• The task
Please give the listing again in its entirety, exactly as written.

-------------------------

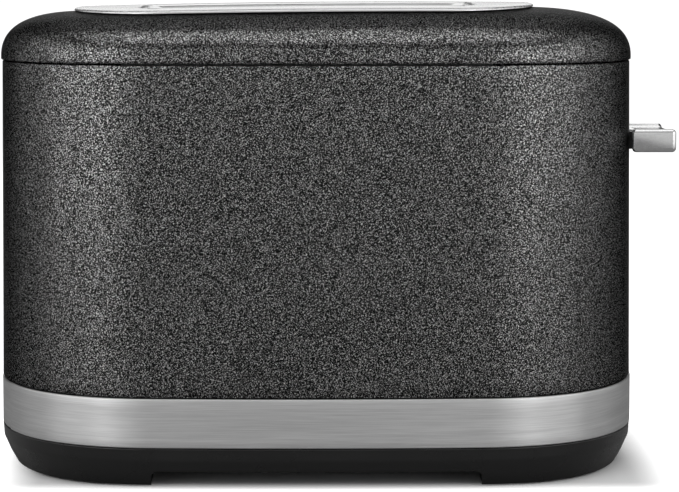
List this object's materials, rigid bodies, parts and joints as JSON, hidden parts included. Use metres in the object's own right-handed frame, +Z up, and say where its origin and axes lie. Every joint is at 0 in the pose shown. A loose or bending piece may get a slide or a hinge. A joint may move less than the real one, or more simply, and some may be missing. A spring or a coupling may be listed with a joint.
{
  "type": "pop up toaster",
  "caption": "Long two-slot pop-up toaster with textured black body, domed cover, brushed steel band and slot plate, side lever, shade dial and pull-out crumb tray.",
  "frame": {"origin": "centre of the bounding box, at the surface the feet stand on", "axes": "+X to the lever end (front), +Y across the two slots, +Z up"},
  "size_m": [0.2912, 0.176, 0.1989],
  "materials": {
    "wall_paint": "fine textured black powder coat",
    "dome_paint": "fine textured black powder coat",
    "band_steel": "brushed along its length",
    "plate_steel": "brushed, with a bright rolled edge",
    "lever_zinc": "satin metal, rounded edges",
    "dial_zinc": "satin metal with a spun face",
    "button_zinc": "satin metal",
    "pad_rubber": "matt black",
    "screw_steel": "zinc plated",
    "mica": "mica sheet wound with heating ribbon",
    "guide_wire": "bright wire",
    "rack_steel": "pressed sheet",
    "galvanised_steel": "galvanised sheet",
    "rod_steel": "polished rod",
    "bush_brass": "turned",
    "stop_rubber": "matt black",
    "switch_plastic": "matt black",
    "base_plastic": "fine satin moulding",
    "pod_plastic": "satin black",
    "arm_plastic": "matt black",
    "gland_rubber": "matt black",
    "tray_steel": "galvanised sheet",
    "carriage_steel": "galvanised sheet",
    "spring_steel": "oiled spring wire",
    "magnet_iron": "soft iron",
    "coil_copper": "wound enamelled wire",
    "pot_steel": "plated can",
    "board_green": "lacquered circuit board"
  },
  "bodies": {
    "housing": {"base_pan": "base_plastic", "trim_band": "band_steel", "side_shell": "wall_paint", "top_cover": "dome_paint", "slot_plate": "plate_steel", "foot_pad_rear_left": "pad_rubber", "foot_pad_rear_right": "pad_rubber", "foot_pad_front_left": "pad_rubber", "foot_pad_front_right": "pad_rubber", "base_screw_rear_left": "screw_steel", "base_screw_rear_right": "screw_steel", "base_screw_front_left": "screw_steel", "base_screw_front_right": "screw_steel", "cord_gland": "gland_rubber", "chassis_floor": "galvanised_steel", "chassis_front": "galvanised_steel", "chassis_rear": "galvanised_steel", "reflector_left": "galvanised_steel", "reflector_right": "galvanised_steel", "heater_card_left": "mica", "heater_card_centre": "mica", "heater_card_right": "mica", "lever_slot_trim": "arm_plastic", "lift_spring": "spring_steel", "guide_rod_left": "rod_steel", "lift_stop_left": "stop_rubber", "guide_rod_right": "rod_steel", "lift_stop_right": "stop_rubber", "rod_bracket_lower": "galvanised_steel", "rod_bracket_upper": "galvanised_steel", "magnet_core": "magnet_iron", "magnet_coil": "coil_copper", "contact_block": "arm_plastic", "control_pod": "pod_plastic", "control_board": "board_green", "shade_pot": "pot_steel", "switch_cancel": "switch_plastic", "switch_reheat": "switch_plastic", "switch_defrost": "switch_plastic", "switch_bagel": "switch_plastic"},
    "carriage": {"carriage_plate": "carriage_steel", "lever_arm": "arm_plastic", "lever_knob": "lever_zinc", "bread_rack_left": "rack_steel", "bread_rack_right": "rack_steel", "carriage_bush_left": "bush_brass", "carriage_bush_right": "bush_brass", "armature": "magnet_iron"},
    "tray": {"crumb_tray": "tray_steel", "tray_carrier": "base_plastic", "tray_fascia": "band_steel"},
    "guide_left_outer_body": {"bread_guide_left_outer": "guide_wire"},
    "guide_left_inner_body": {"bread_guide_left_inner": "guide_wire"},
    "guide_right_inner_body": {"bread_guide_right_inner": "guide_wire"},
    "guide_right_outer_body": {"bread_guide_right_outer": "guide_wire"},
    "dial": {"shade_dial": "dial_zinc"},
    "button_cancel_body": {"button_cancel": "button_zinc"},
    "button_reheat_body": {"button_reheat": "button_zinc"},
    "button_defrost_body": {"button_defrost": "button_zinc"},
    "button_bagel_body": {"button_bagel": "button_zinc"}
  },
  "joints": [
    {"name": "lift", "type": "slide", "parent": "housing", "child": "carriage", "axis": [0, 0, 1], "range_m": [-0.0692, 0.016], "stiffness_N_per_m": 60, "springref_m": 0.02908, "deforming": ["lift_spring"]},
    {"name": "guide_left_outer_hinge", "type": "hinge", "parent": "housing", "child": "guide_left_outer_body", "pos_m": [0, -0.0405, 0.044], "axis": [1, 0, 0], "range_deg": [-3.5, 0.85]},
    {"name": "guide_left_inner_hinge", "type": "hinge", "parent": "housing", "child": "guide_left_inner_body", "pos_m": [0, -0.0095, 0.044], "axis": [1, 0, 0], "range_deg": [-0.85, 3.5]},
    {"name": "guide_right_inner_hinge", "type": "hinge", "parent": "housing", "child": "guide_right_inner_body", "pos_m": [0, 0.0095, 0.044], "axis": [1, 0, 0], "range_deg": [-3.5, 0.85]},
    {"name": "guide_right_outer_hinge", "type": "hinge", "parent": "housing", "child": "guide_right_outer_body", "pos_m": [0, 0.0405, 0.044], "axis": [1, 0, 0], "range_deg": [-0.85, 3.5]},
    {"name": "shade_dial_turn", "type": "hinge", "parent": "housing", "child": "dial", "pos_m": [0.1167, 0.04995, 0.076], "axis": [0.8829, 0.4695, 0], "range_deg": [-135, 135]},
    {"name": "button_cancel_press", "type": "slide", "parent": "housing", "child": "button_cancel_body", "axis": [-0.8829, -0.4695, 0], "range_m": [0, 0.0015], "stiffness_N_per_m": 400, "springref_m": -0.0015},
    {"name": "button_reheat_press", "type": "slide", "parent": "housing", "child": "button_reheat_body", "axis": [-0.8829, -0.4695, 0], "range_m": [0, 0.0015], "stiffness_N_per_m": 400, "springref_m": -0.0015},
    {"name": "button_defrost_press", "type": "slide", "parent": "housing", "child": "button_defrost_body", "axis": [-0.8829, -0.4695, 0], "range_m": [0, 0.0015], "stiffness_N_per_m": 400, "springref_m": -0.0015},
    {"name": "button_bagel_press", "type": "slide", "parent": "housing", "child": "button_bagel_body", "axis": [-0.8829, -0.4695, 0], "range_m": [0, 0.0015], "stiffness_N_per_m": 400, "springref_m": -0.0015},
    {"name": "tray_pull", "type": "slide", "parent": "housing", "child": "tray", "axis": [-1, 0, 0], "range_m": [0, 0.19]}
  ],
  "couplings": [
    {"joint": "guide_left_outer_hinge", "follows": "lift", "rad_per_m": 0.87},
    {"joint": "guide_left_inner_hinge", "follows": "lift", "rad_per_m": -0.87},
    {"joint": "guide_right_inner_hinge", "follows": "lift", "rad_per_m": 0.87},
    {"joint": "guide_right_outer_hinge", "follows": "lift", "rad_per_m": -0.87}
  ]
}
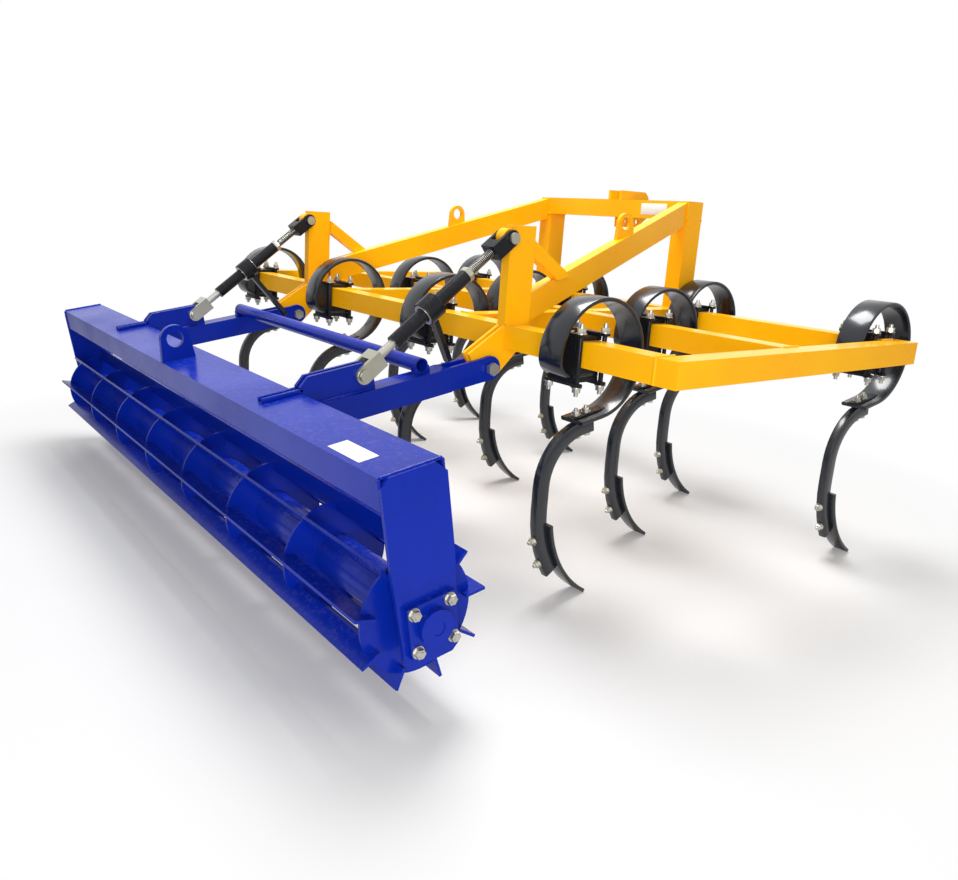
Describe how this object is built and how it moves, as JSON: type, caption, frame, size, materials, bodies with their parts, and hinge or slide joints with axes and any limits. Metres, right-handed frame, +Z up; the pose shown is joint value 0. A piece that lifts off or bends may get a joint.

-------------------------

• Complete output
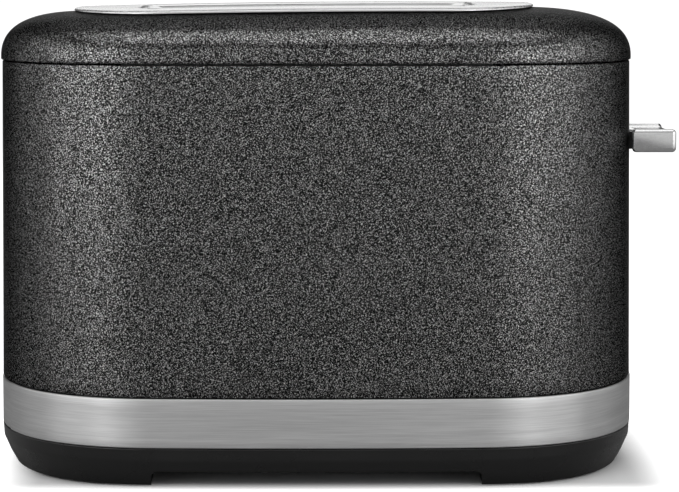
List this object's materials, rigid bodies, parts and joints as JSON, hidden parts included. Use metres in the object's own right-handed frame, +Z up, and say where its origin and axes lie. Every joint is at 0 in the pose shown. A loose or bending piece may get a slide or a hinge. A joint may move less than the real one, or more simply, and some may be missing. A spring or a coupling may be listed with a joint.
{
  "type": "pop up toaster",
  "caption": "Long two-slot pop-up toaster with textured black body, domed cover, brushed steel band and slot plate, side lever, shade dial and pull-out crumb tray.",
  "frame": {"origin": "centre of the bounding box, at the surface the feet stand on", "axes": "+X to the lever end (front), +Y across the two slots, +Z up"},
  "size_m": [0.2912, 0.176, 0.1989],
  "materials": {
    "wall_paint": "fine textured black powder coat",
    "dome_paint": "fine textured black powder coat",
    "band_steel": "brushed along its length",
    "plate_steel": "brushed, with a bright rolled edge",
    "lever_zinc": "satin metal, rounded edges",
    "dial_zinc": "satin metal with a spun face",
    "button_zinc": "satin metal",
    "pad_rubber": "matt black",
    "screw_steel": "zinc plated",
    "mica": "mica sheet wound with heating ribbon",
    "guide_wire": "bright wire",
    "rack_steel": "pressed sheet",
    "galvanised_steel": "galvanised sheet",
    "rod_steel": "polished rod",
    "bush_brass": "turned",
    "stop_rubber": "matt black",
    "switch_plastic": "matt black",
    "base_plastic": "fine satin moulding",
    "pod_plastic": "satin black",
    "arm_plastic": "matt black",
    "gland_rubber": "matt black",
    "tray_steel": "galvanised sheet",
    "carriage_steel": "galvanised sheet",
    "spring_steel": "oiled spring wire",
    "magnet_iron": "soft iron",
    "coil_copper": "wound enamelled wire",
    "pot_steel": "plated can",
    "board_green": "lacquered circuit board"
  },
  "bodies": {
    "housing": {"base_pan": "base_plastic", "trim_band": "band_steel", "side_shell": "wall_paint", "top_cover": "dome_paint", "slot_plate": "plate_steel", "foot_pad_rear_left": "pad_rubber", "foot_pad_rear_right": "pad_rubber", "foot_pad_front_left": "pad_rubber", "foot_pad_front_right": "pad_rubber", "base_screw_rear_left": "screw_steel", "base_screw_rear_right": "screw_steel", "base_screw_front_left": "screw_steel", "base_screw_front_right": "screw_steel", "cord_gland": "gland_rubber", "chassis_floor": "galvanised_steel", "chassis_front": "galvanised_steel", "chassis_rear": "galvanised_steel", "reflector_left": "galvanised_steel", "reflector_right": "galvanised_steel", "heater_card_left": "mica", "heater_card_centre": "mica", "heater_card_right": "mica", "lever_slot_trim": "arm_plastic", "lift_spring": "spring_steel", "guide_rod_left": "rod_steel", "lift_stop_left": "stop_rubber", "guide_rod_right": "rod_steel", "lift_stop_right": "stop_rubber", "rod_bracket_lower": "galvanised_steel", "rod_bracket_upper": "galvanised_steel", "magnet_core": "magnet_iron", "magnet_coil": "coil_copper", "contact_block": "arm_plastic", "control_pod": "pod_plastic", "control_board": "board_green", "shade_pot": "pot_steel", "switch_cancel": "switch_plastic", "switch_reheat": "switch_plastic", "switch_defrost": "switch_plastic", "switch_bagel": "switch_plastic"},
    "carriage": {"carriage_plate": "carriage_steel", "lever_arm": "arm_plastic", "lever_knob": "lever_zinc", "bread_rack_left": "rack_steel", "bread_rack_right": "rack_steel", "carriage_bush_left": "bush_brass", "carriage_bush_right": "bush_brass", "armature": "magnet_iron"},
    "tray": {"crumb_tray": "tray_steel", "tray_carrier": "base_plastic", "tray_fascia": "band_steel"},
    "guide_left_outer_body": {"bread_guide_left_outer": "guide_wire"},
    "guide_left_inner_body": {"bread_guide_left_inner": "guide_wire"},
    "guide_right_inner_body": {"bread_guide_right_inner": "guide_wire"},
    "guide_right_outer_body": {"bread_guide_right_outer": "guide_wire"},
    "dial": {"shade_dial": "dial_zinc"},
    "button_cancel_body": {"button_cancel": "button_zinc"},
    "button_reheat_body": {"button_reheat": "button_zinc"},
    "button_defrost_body": {"button_defrost": "button_zinc"},
    "button_bagel_body": {"button_bagel": "button_zinc"}
  },
  "joints": [
    {"name": "lift", "type": "slide", "parent": "housing", "child": "carriage", "axis": [0, 0, 1], "range_m": [-0.0692, 0.016], "stiffness_N_per_m": 60, "springref_m": 0.02908, "deforming": ["lift_spring"]},
    {"name": "guide_left_outer_hinge", "type": "hinge", "parent": "housing", "child": "guide_left_outer_body", "pos_m": [0, -0.0405, 0.044], "axis": [1, 0, 0], "range_deg": [-3.5, 0.85]},
    {"name": "guide_left_inner_hinge", "type": "hinge", "parent": "housing", "child": "guide_left_inner_body", "pos_m": [0, -0.0095, 0.044], "axis": [1, 0, 0], "range_deg": [-0.85, 3.5]},
    {"name": "guide_right_inner_hinge", "type": "hinge", "parent": "housing", "child": "guide_right_inner_body", "pos_m": [0, 0.0095, 0.044], "axis": [1, 0, 0], "range_deg": [-3.5, 0.85]},
    {"name": "guide_right_outer_hinge", "type": "hinge", "parent": "housing", "child": "guide_right_outer_body", "pos_m": [0, 0.0405, 0.044], "axis": [1, 0, 0], "range_deg": [-0.85, 3.5]},
    {"name": "shade_dial_turn", "type": "hinge", "parent": "housing", "child": "dial", "pos_m": [0.1167, 0.04995, 0.076], "axis": [0.8829, 0.4695, 0], "range_deg": [-135, 135]},
    {"name": "button_cancel_press", "type": "slide", "parent": "housing", "child": "button_cancel_body", "axis": [-0.8829, -0.4695, 0], "range_m": [0, 0.0015], "stiffness_N_per_m": 400, "springref_m": -0.0015},
    {"name": "button_reheat_press", "type": "slide", "parent": "housing", "child": "button_reheat_body", "axis": [-0.8829, -0.4695, 0], "range_m": [0, 0.0015], "stiffness_N_per_m": 400, "springref_m": -0.0015},
    {"name": "button_defrost_press", "type": "slide", "parent": "housing", "child": "button_defrost_body", "axis": [-0.8829, -0.4695, 0], "range_m": [0, 0.0015], "stiffness_N_per_m": 400, "springref_m": -0.0015},
    {"name": "button_bagel_press", "type": "slide", "parent": "housing", "child": "button_bagel_body", "axis": [-0.8829, -0.4695, 0], "range_m": [0, 0.0015], "stiffness_N_per_m": 400, "springref_m": -0.0015},
    {"name": "tray_pull", "type": "slide", "parent": "housing", "child": "tray", "axis": [-1, 0, 0], "range_m": [0, 0.19]}
  ],
  "couplings": [
    {"joint": "guide_left_outer_hinge", "follows": "lift", "rad_per_m": 0.87},
    {"joint": "guide_left_inner_hinge", "follows": "lift", "rad_per_m": -0.87},
    {"joint": "guide_right_inner_hinge", "follows": "lift", "rad_per_m": 0.87},
    {"joint": "guide_right_outer_hinge", "follows": "lift", "rad_per_m": -0.87}
  ]
}
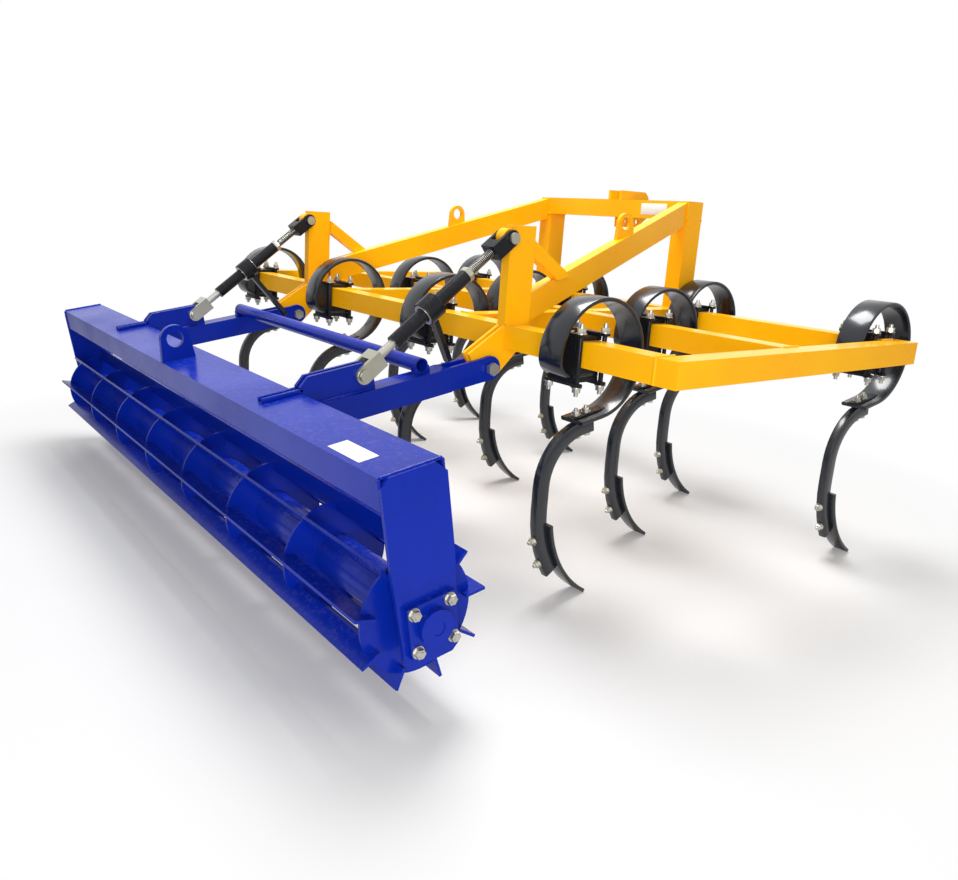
Describe how this object is built and how it moves, as JSON: type, caption, frame, size, materials, bodies with their parts, and hinge or slide joints with axes and any limits. Metres, right-handed frame, +Z up; the pose shown is joint value 0. A piece that lifts off or bends may get a joint.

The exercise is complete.